Three-Strike Copyright

To fully function as a student in today’s Western democracies means having access access to the Internet. In some cases this means students use Content Management Systems (CMSs) such as Drupal, Blackboard, or wikis (to name a few examples) to submit homework and participate in collaborate group assignments. CMSs are great because teachers can monitor the effectiveness of student’s group contributions and retain timestamps of when the student has turned in their work. Thus, when Sally doesn’t turn in her homework for a few weeks, and ‘clearly’ isn’t working with her group in the school-sanctioned CMS, the teacher can call home and talk with Sally’s parents about Sally’s poor performance.

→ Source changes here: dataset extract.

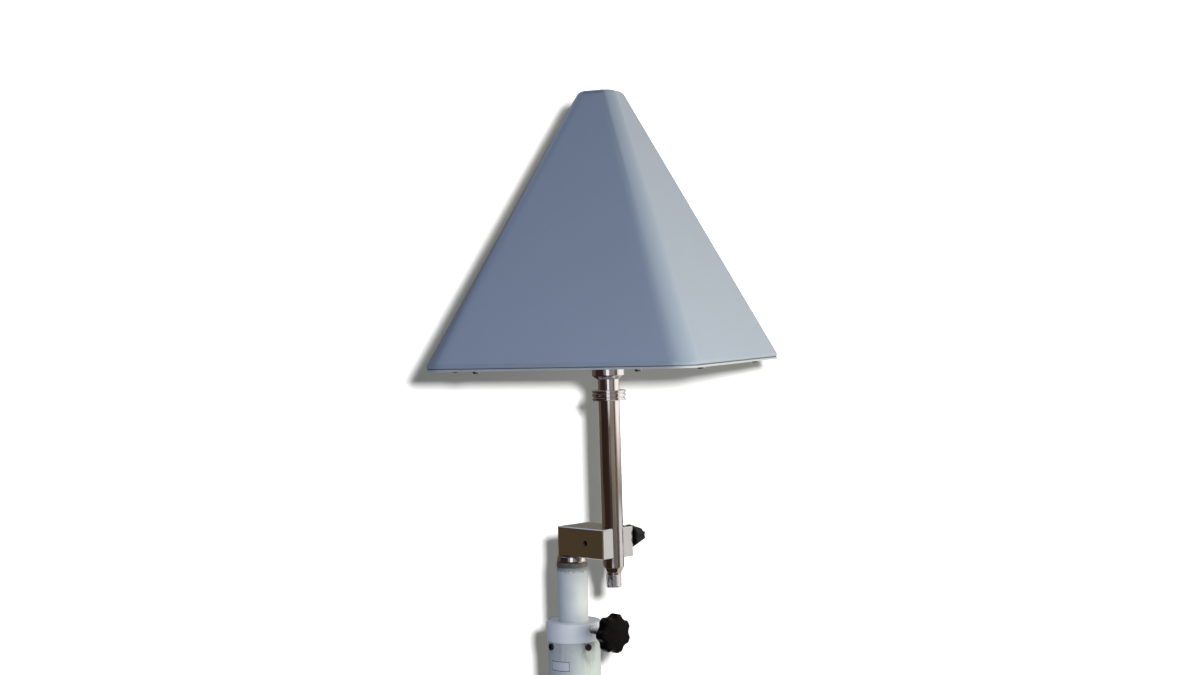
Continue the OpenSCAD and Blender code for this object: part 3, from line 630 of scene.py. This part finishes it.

At least, that’s the theory.

Three-Strike Copyright and Some Numbers

I’m not going to spend time talking about the digital divide (save to note that it’s real, and it penalises students in underprivileged environments by preventing them from acting as an equal in the digitized classroom), nor am I going to talk about the inherent privacy and security issues that arise as soon as teacher use digital management systems. No, I want to turn our attention across the Atlantic to Britain, where the British parliament will soon be considering legislation that would implement a three-strike copyright enforcement policy. France is in the process of implementing a similar law (with the expectation that it will be in place by summer 2008), which will turn ISPs into data police. Under these policies if a user (read: household) is caught infringing on copyright three times (they get two warnings) they can lose access to the ‘net following the third infringement.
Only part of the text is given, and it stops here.